Reproduce the data exactly.

> Source material:
--------------------------------------------------

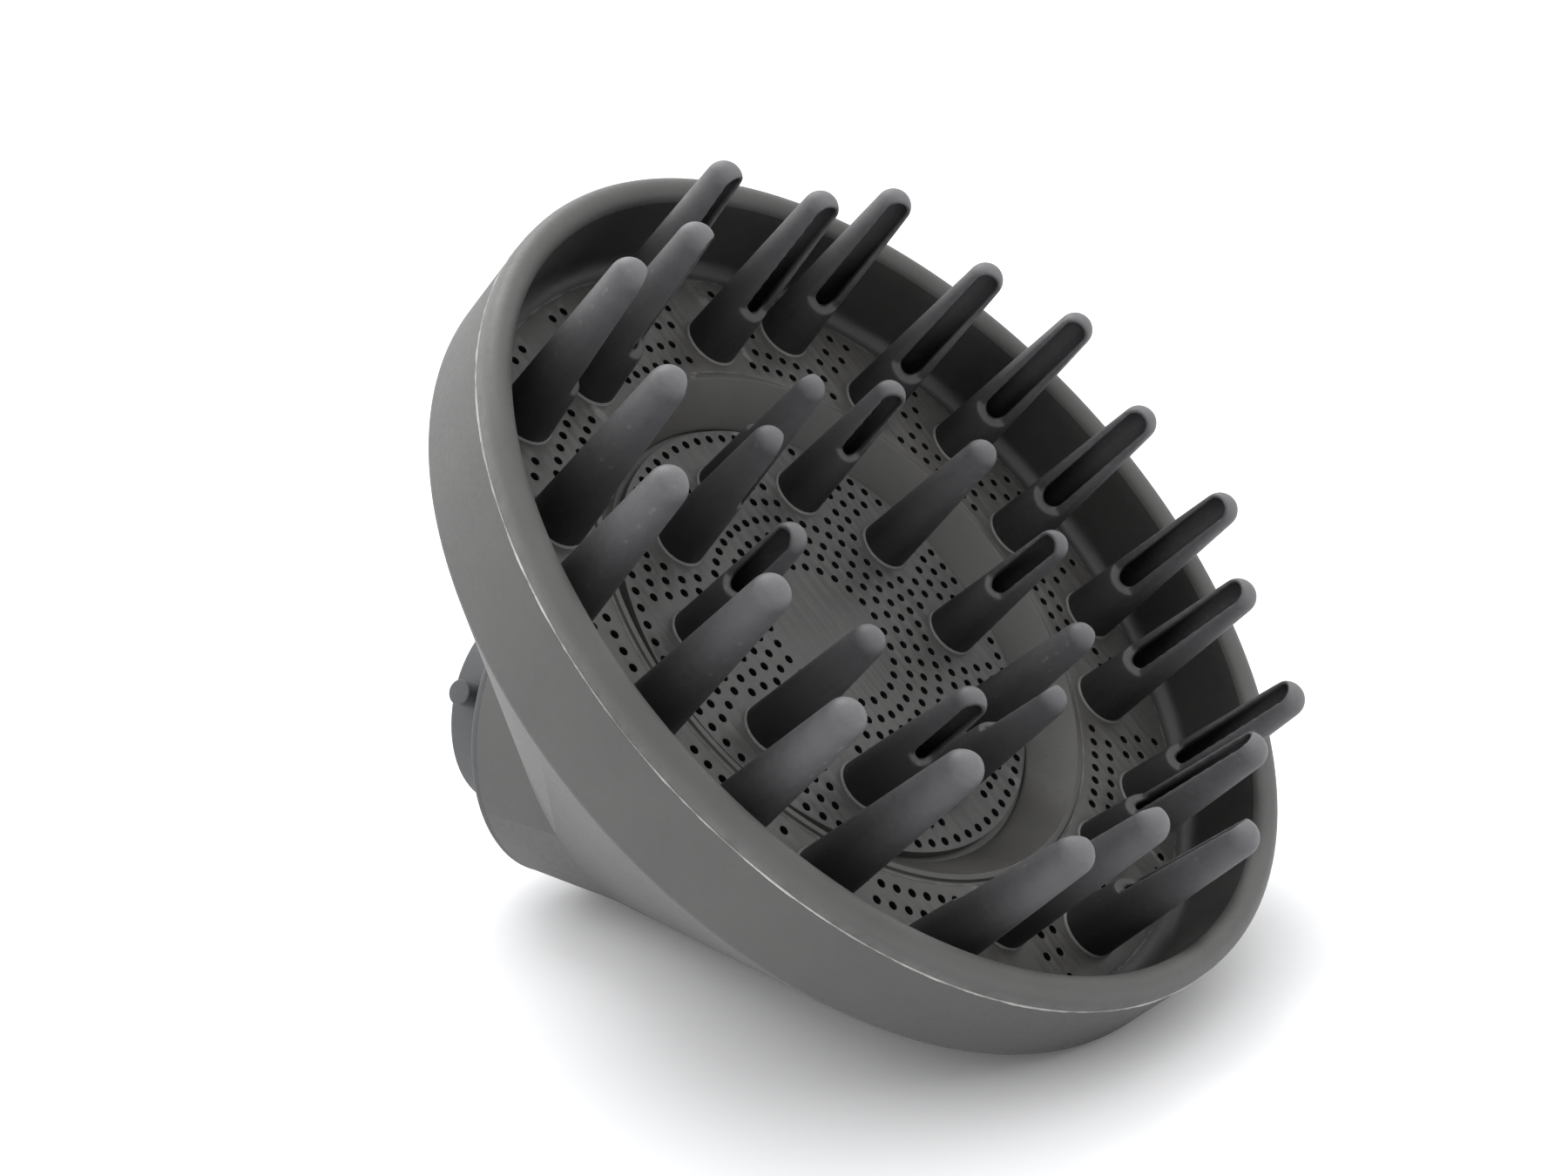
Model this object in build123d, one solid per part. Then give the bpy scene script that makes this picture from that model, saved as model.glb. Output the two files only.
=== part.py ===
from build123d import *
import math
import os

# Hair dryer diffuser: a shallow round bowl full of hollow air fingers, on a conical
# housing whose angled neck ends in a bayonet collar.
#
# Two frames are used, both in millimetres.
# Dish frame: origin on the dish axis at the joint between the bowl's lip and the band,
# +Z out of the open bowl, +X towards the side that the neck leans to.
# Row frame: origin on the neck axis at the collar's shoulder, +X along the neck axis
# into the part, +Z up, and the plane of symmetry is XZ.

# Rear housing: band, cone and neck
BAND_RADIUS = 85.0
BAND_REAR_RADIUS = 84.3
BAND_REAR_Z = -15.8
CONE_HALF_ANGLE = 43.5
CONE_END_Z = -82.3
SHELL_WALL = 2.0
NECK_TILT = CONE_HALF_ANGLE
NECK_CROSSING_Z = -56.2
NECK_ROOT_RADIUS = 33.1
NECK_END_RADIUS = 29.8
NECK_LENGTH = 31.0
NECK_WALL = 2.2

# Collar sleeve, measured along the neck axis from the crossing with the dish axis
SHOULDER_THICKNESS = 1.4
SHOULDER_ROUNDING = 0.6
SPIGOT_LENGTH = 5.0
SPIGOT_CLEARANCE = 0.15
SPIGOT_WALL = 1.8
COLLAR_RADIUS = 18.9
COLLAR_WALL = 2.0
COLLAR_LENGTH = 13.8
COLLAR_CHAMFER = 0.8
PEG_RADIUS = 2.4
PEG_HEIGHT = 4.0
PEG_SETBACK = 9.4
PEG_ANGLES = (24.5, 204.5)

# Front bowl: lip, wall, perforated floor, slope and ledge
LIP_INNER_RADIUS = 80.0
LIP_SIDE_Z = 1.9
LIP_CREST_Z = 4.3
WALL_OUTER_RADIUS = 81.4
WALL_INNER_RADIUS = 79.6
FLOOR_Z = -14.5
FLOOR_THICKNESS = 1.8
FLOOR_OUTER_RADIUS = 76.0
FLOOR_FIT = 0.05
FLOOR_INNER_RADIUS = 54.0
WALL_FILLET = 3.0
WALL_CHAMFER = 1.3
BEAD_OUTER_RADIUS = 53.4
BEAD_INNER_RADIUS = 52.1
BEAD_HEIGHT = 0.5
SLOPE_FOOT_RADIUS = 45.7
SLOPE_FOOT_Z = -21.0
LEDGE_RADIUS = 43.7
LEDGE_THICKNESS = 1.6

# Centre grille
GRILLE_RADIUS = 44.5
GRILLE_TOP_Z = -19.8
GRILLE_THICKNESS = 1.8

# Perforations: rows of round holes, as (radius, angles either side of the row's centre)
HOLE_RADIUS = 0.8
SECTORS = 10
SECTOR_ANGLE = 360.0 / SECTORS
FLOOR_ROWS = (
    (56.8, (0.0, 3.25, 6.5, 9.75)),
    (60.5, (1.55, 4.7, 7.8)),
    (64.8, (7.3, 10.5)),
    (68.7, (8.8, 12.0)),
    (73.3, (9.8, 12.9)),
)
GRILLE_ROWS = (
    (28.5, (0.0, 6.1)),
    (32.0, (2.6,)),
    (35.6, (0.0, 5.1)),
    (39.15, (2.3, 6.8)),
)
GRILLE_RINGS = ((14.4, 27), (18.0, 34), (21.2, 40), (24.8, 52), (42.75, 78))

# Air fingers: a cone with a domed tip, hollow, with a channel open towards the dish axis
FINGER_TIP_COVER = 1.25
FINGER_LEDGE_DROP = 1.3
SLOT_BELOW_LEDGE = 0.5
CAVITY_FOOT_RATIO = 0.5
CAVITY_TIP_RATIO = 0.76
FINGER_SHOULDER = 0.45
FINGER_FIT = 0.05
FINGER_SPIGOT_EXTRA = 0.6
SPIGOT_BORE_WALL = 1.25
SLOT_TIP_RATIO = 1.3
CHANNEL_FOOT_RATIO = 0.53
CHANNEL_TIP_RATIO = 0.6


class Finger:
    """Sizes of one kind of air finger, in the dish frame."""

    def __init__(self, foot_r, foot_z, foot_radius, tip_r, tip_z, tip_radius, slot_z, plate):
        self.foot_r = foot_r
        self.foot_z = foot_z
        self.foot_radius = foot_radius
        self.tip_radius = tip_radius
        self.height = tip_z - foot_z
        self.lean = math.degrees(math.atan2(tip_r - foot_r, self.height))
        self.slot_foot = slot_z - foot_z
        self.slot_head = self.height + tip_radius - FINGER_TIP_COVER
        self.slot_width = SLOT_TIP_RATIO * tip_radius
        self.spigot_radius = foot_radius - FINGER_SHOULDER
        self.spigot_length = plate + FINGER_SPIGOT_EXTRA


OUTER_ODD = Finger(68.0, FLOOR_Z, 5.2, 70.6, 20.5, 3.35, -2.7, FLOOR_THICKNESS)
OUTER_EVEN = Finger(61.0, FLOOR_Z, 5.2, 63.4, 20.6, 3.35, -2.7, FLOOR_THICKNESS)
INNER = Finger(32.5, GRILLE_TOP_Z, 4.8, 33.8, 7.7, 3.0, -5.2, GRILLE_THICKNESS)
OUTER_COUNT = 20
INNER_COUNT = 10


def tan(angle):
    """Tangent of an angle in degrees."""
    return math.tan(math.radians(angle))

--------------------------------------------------

> Answer to the problem:
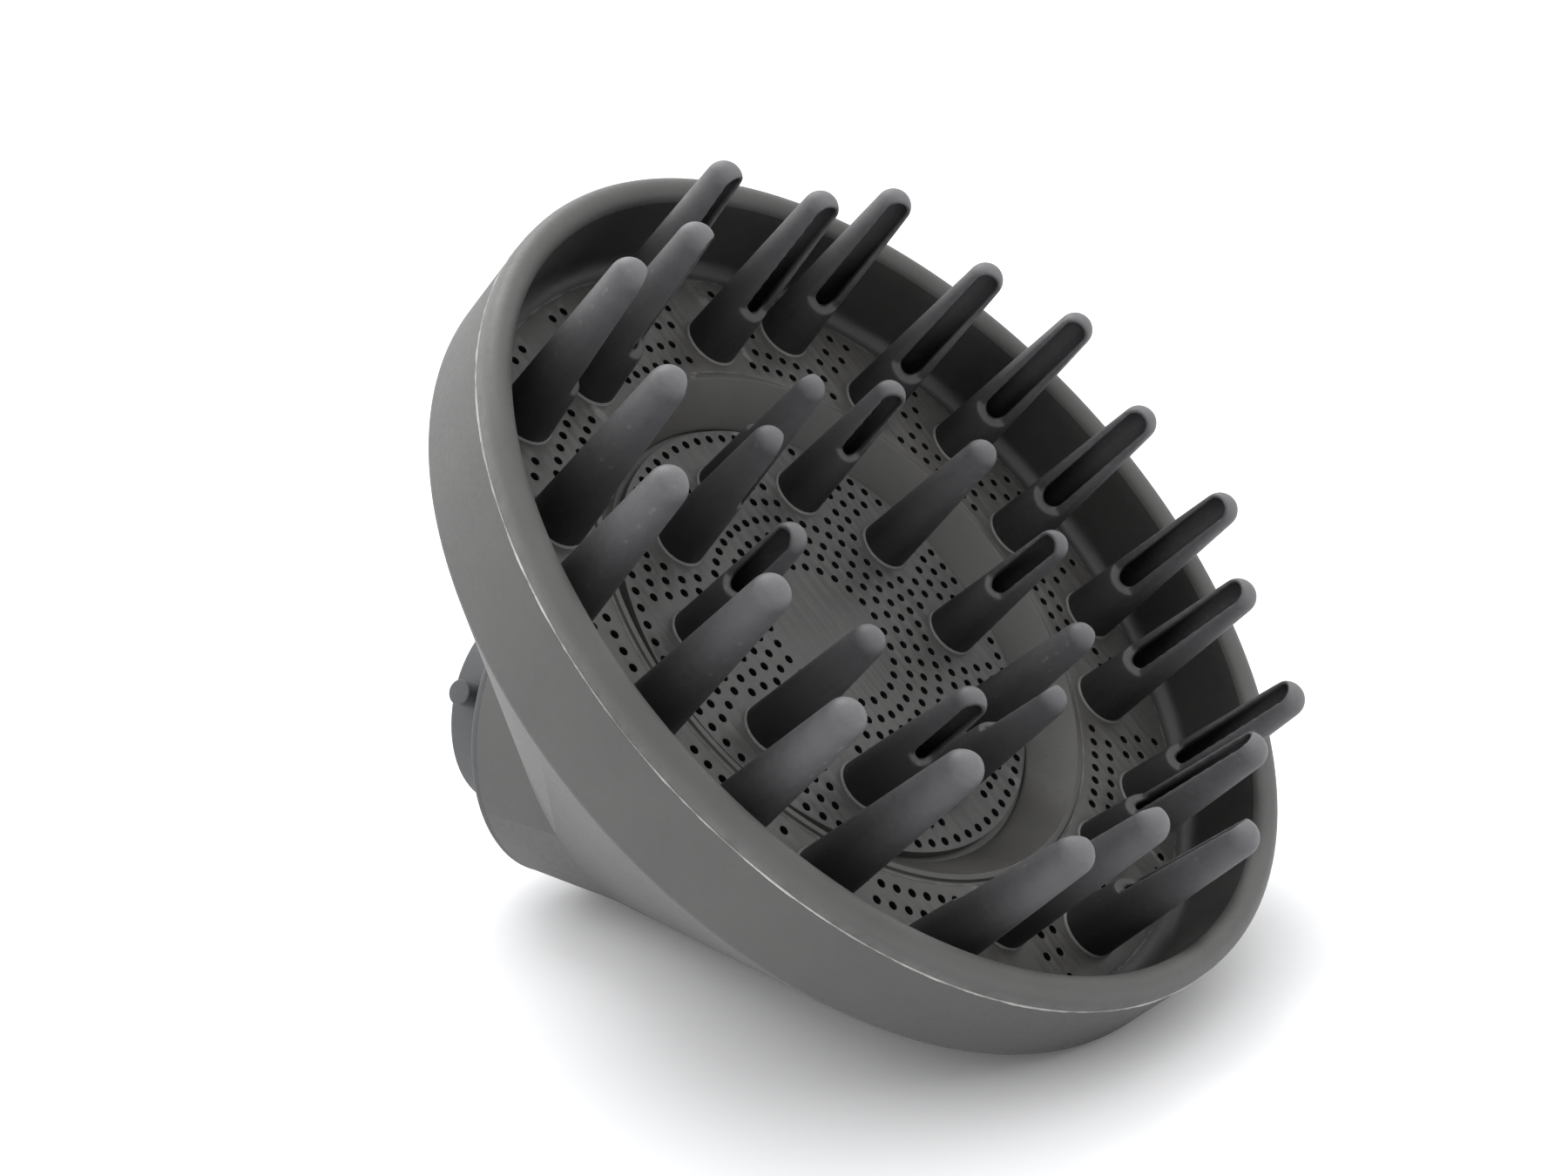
Model this object in build123d, one solid per part. Then give the bpy scene script that makes this picture from that model, saved as model.glb. Output the two files only.
=== part.py ===
from build123d import *
import math
import os

# Hair dryer diffuser: a shallow round bowl full of hollow air fingers, on a conical
# housing whose angled neck ends in a bayonet collar.
#
# Two frames are used, both in millimetres.
# Dish frame: origin on the dish axis at the joint between the bowl's lip and the band,
# +Z out of the open bowl, +X towards the side that the neck leans to.
# Row frame: origin on the neck axis at the collar's shoulder, +X along the neck axis
# into the part, +Z up, and the plane of symmetry is XZ.

# Rear housing: band, cone and neck
BAND_RADIUS = 85.0
BAND_REAR_RADIUS = 84.3
BAND_REAR_Z = -15.8
CONE_HALF_ANGLE = 43.5
CONE_END_Z = -82.3
SHELL_WALL = 2.0
NECK_TILT = CONE_HALF_ANGLE
NECK_CROSSING_Z = -56.2
NECK_ROOT_RADIUS = 33.1
NECK_END_RADIUS = 29.8
NECK_LENGTH = 31.0
NECK_WALL = 2.2

# Collar sleeve, measured along the neck axis from the crossing with the dish axis
SHOULDER_THICKNESS = 1.4
SHOULDER_ROUNDING = 0.6
SPIGOT_LENGTH = 5.0
SPIGOT_CLEARANCE = 0.15
SPIGOT_WALL = 1.8
COLLAR_RADIUS = 18.9
COLLAR_WALL = 2.0
COLLAR_LENGTH = 13.8
COLLAR_CHAMFER = 0.8
PEG_RADIUS = 2.4
PEG_HEIGHT = 4.0
PEG_SETBACK = 9.4
PEG_ANGLES = (24.5, 204.5)

# Front bowl: lip, wall, perforated floor, slope and ledge
LIP_INNER_RADIUS = 80.0
LIP_SIDE_Z = 1.9
LIP_CREST_Z = 4.3
WALL_OUTER_RADIUS = 81.4
WALL_INNER_RADIUS = 79.6
FLOOR_Z = -14.5
FLOOR_THICKNESS = 1.8
FLOOR_OUTER_RADIUS = 76.0
FLOOR_FIT = 0.05
FLOOR_INNER_RADIUS = 54.0
WALL_FILLET = 3.0
WALL_CHAMFER = 1.3
BEAD_OUTER_RADIUS = 53.4
BEAD_INNER_RADIUS = 52.1
BEAD_HEIGHT = 0.5
SLOPE_FOOT_RADIUS = 45.7
SLOPE_FOOT_Z = -21.0
LEDGE_RADIUS = 43.7
LEDGE_THICKNESS = 1.6

# Centre grille
GRILLE_RADIUS = 44.5
GRILLE_TOP_Z = -19.8
GRILLE_THICKNESS = 1.8

# Perforations: rows of round holes, as (radius, angles either side of the row's centre)
HOLE_RADIUS = 0.8
SECTORS = 10
SECTOR_ANGLE = 360.0 / SECTORS
FLOOR_ROWS = (
    (56.8, (0.0, 3.25, 6.5, 9.75)),
    (60.5, (1.55, 4.7, 7.8)),
    (64.8, (7.3, 10.5)),
    (68.7, (8.8, 12.0)),
    (73.3, (9.8, 12.9)),
)
GRILLE_ROWS = (
    (28.5, (0.0, 6.1)),
    (32.0, (2.6,)),
    (35.6, (0.0, 5.1)),
    (39.15, (2.3, 6.8)),
)
GRILLE_RINGS = ((14.4, 27), (18.0, 34), (21.2, 40), (24.8, 52), (42.75, 78))

# Air fingers: a cone with a domed tip, hollow, with a channel open towards the dish axis
FINGER_TIP_COVER = 1.25
FINGER_LEDGE_DROP = 1.3
SLOT_BELOW_LEDGE = 0.5
CAVITY_FOOT_RATIO = 0.5
CAVITY_TIP_RATIO = 0.76
FINGER_SHOULDER = 0.45
FINGER_FIT = 0.05
FINGER_SPIGOT_EXTRA = 0.6
SPIGOT_BORE_WALL = 1.25
SLOT_TIP_RATIO = 1.3
CHANNEL_FOOT_RATIO = 0.53
CHANNEL_TIP_RATIO = 0.6


class Finger:
    """Sizes of one kind of air finger, in the dish frame."""

    def __init__(self, foot_r, foot_z, foot_radius, tip_r, tip_z, tip_radius, slot_z, plate):
        self.foot_r = foot_r
        self.foot_z = foot_z
        self.foot_radius = foot_radius
        self.tip_radius = tip_radius
        self.height = tip_z - foot_z
        self.lean = math.degrees(math.atan2(tip_r - foot_r, self.height))
        self.slot_foot = slot_z - foot_z
        self.slot_head = self.height + tip_radius - FINGER_TIP_COVER
        self.slot_width = SLOT_TIP_RATIO * tip_radius
        self.spigot_radius = foot_radius - FINGER_SHOULDER
        self.spigot_length = plate + FINGER_SPIGOT_EXTRA


OUTER_ODD = Finger(68.0, FLOOR_Z, 5.2, 70.6, 20.5, 3.35, -2.7, FLOOR_THICKNESS)
OUTER_EVEN = Finger(61.0, FLOOR_Z, 5.2, 63.4, 20.6, 3.35, -2.7, FLOOR_THICKNESS)
INNER = Finger(32.5, GRILLE_TOP_Z, 4.8, 33.8, 7.7, 3.0, -5.2, GRILLE_THICKNESS)
OUTER_COUNT = 20
INNER_COUNT = 10


def tan(angle):
    """Tangent of an angle in degrees."""
    return math.tan(math.radians(angle))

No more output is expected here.